Lord Judge, Master of the Rolls Sir Anthony Clarke, and Lord Justice Wilson, ruled that the sperm samples – given by the men after they were warned by doctors that chemotherapy might damage their fertility – were the property of the six who could claim damages for the loss. "Unlike products of the body which are removed from it with a view to their being abandoned – such as cut hair, clipped nails, excised tissue and amputated limbs – the sperm was ejaculated with a view to its being kept," said the judges.
Their ruling, overturning the county court judgment in favour of the NHS trust, opens the door for the men to claim for psychiatric injury or mental distress at a later date at Exeter County Court.
Lord Judge said: "The appeals raise interesting questions about the application of common law principles to the ever-expanding frontiers of medical science." He said the "novel question" was whether the men could sue over the loss of semen produced for possible later use.
The men were diagnosed with cancer and received treatment at Southmead Hospital, Bristol. They were told chemotherapy treatment might damage their fertility. They also agreed to save semen samples for possible later use, but in 2003 liquid nitrogen in storage tanks fell below the required level, the semen thawed and was lost. The men, none of whom wants to be named, believed their hopes of fathering children were dashed. Some have regained their fertility and one has died.

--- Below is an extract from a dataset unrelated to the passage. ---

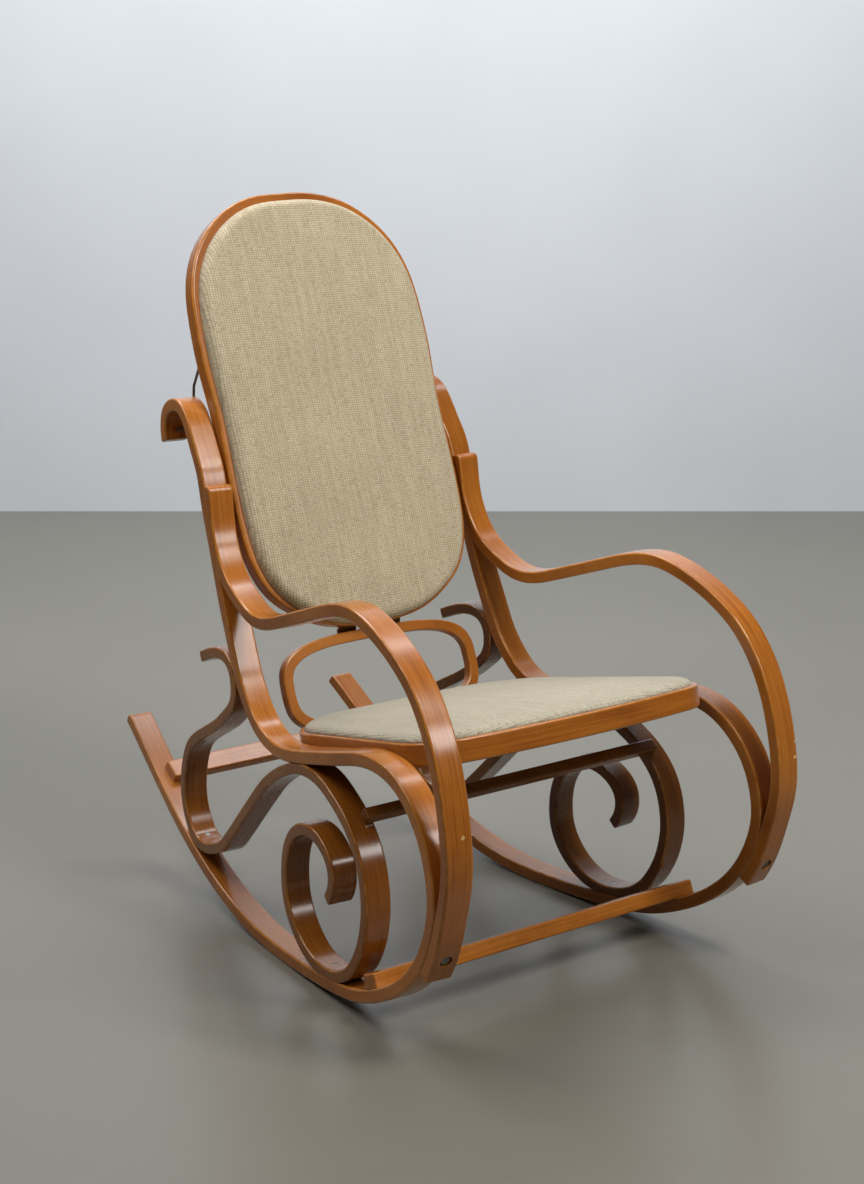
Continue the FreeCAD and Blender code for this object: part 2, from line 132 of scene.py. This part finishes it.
def lacquered(name, axis, angle, across, seed, marks=(), painted_shade=1.0):
    """Honey-brown stained beech. across is the piece's own axis that the grain streaks are fine along.

    marks holds (place, size) of each chip, and a last argument under 1 darkens the piece's colour as painted
    shade.
    """
    net = Net(name)
    place = net.turned(axis, angle)
    place = net.node("VectorMath", {0: place, 1: (seed, seed * 0.7, seed * 1.3)}, operation="ADD").outputs[0]
    fine = [7.0, 7.0, 7.0]
    fleck = [150.0, 150.0, 150.0]
    for i in across:
        fine[i] = 330.0
        fleck[i] = 1500.0
    streak = net.noise(net.stretched(place, tuple(fine)), detail=4.0, roughness=0.6)
    flecks = net.noise(net.stretched(place, tuple(fleck)), detail=1.0)
    cloud = net.noise(place, scale=7.0, detail=3.0)
    blotch = net.noise(place, scale=38.0, detail=3.0, roughness=0.6)
    tone = net.math("MULTIPLY_ADD", streak, 0.58, net.math("MULTIPLY", cloud, 0.32))
    tone = net.math("MULTIPLY_ADD", blotch, 0.10, tone)
    stain = net.ramp(tone, (0.34, STAIN_DEEP), (0.50, STAIN_MIDDLE), (0.66, STAIN_PALE))
    dark = net.ramp(flecks, (0.64, 0.0), (0.74, 1.0))
    stain = net.mix(net.math("MULTIPLY", dark, 0.18), stain, PORE)
    # Painted shade: the colour is multiplied down for pieces that sit in shade under the seat.
    stain = net.mix(1.0, stain, (painted_shade, painted_shade * 0.96, painted_shade * 0.92), "MULTIPLY")

    # The colour is paler along the rounded edges of a strip: partly lacquer worn thin, partly a painted
    # highlight of those edges.
    normal = net.node("TexCoord").outputs["Normal"]
    parts = net.node("SeparateXYZ", {0: net.rotated(normal, axis, angle)})
    facing = net.math("ABSOLUTE", parts.outputs[across[0]])
    edge = net.ramp(facing, (0.25, 0.0), (0.55, 1.0), (0.90, 1.0), (0.985, 0.0))
    worn = net.ramp(net.noise(place, scale=55.0, detail=3.0), (0.42, 0.25), (0.62, 1.0))
    edge = net.math("MULTIPLY", net.math("MULTIPLY", edge, worn), 0.40 if len(across) == 1 else 0.12)
    stain = net.mix(edge, stain, EDGE_WEAR_AND_HIGHLIGHT)

    rubbed = net.noise(place, scale=24.0, detail=4.0, roughness=0.65)
    gloss = net.node("MapRange", {0: rubbed, 1: 0.3, 2: 0.7, 3: 0.17, 4: 0.30}).outputs[0]
    for spot, size in marks:
        object_place = net.node("TexCoord").outputs["Object"]
        away = net.node("VectorMath", {0: object_place, 1: spot}, operation="DISTANCE").outputs["Value"]
        ragged = net.math("MULTIPLY_ADD", net.noise(place, scale=420.0, detail=2.0), size * 1.6, away)
        chip = net.node("MapRange", {0: ragged, 1: size * 1.55, 2: size * 1.75, 3: 1.0, 4: 0.0}).outputs[0]
        stain = net.mix(chip, stain, BARE_WOOD)
        gloss = net.math("MULTIPLY_ADD", chip, 0.4, gloss)

    orange_peel = net.noise(place, scale=300.0, detail=1.0)
    relief = net.bump(streak, 0.035, 0.0006)
    relief = net.bump(orange_peel, 0.05, 0.0004, relief)
    net.set(Base_Color=stain, Roughness=gloss, Normal=relief, Coat_Weight=0.75, Coat_Roughness=0.20,
            Specular_IOR_Level=0.14)
    return net.mat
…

Lord Justice Wilson said: "Their reaction to news of the loss lies at the heart of their claims. They each argue that in any event it is patently foreseeable that, already in a vulnerable condition, each would be likely to suffer – to put it at its lowest – a severe adverse reaction to the news that, unless he was to recover his natural fertility, his chance of becoming a father, represented by the storage of his sperm, had been lost."
The hospital trust denied liability, saying the samples were not property in the legal sense.
But the Court of Appeal judges ruled: "The sperm retained a significant property, namely that, although... suspended by having been frozen, it remained in essence biologically active... a living nexus with the men whose bodies had generated it."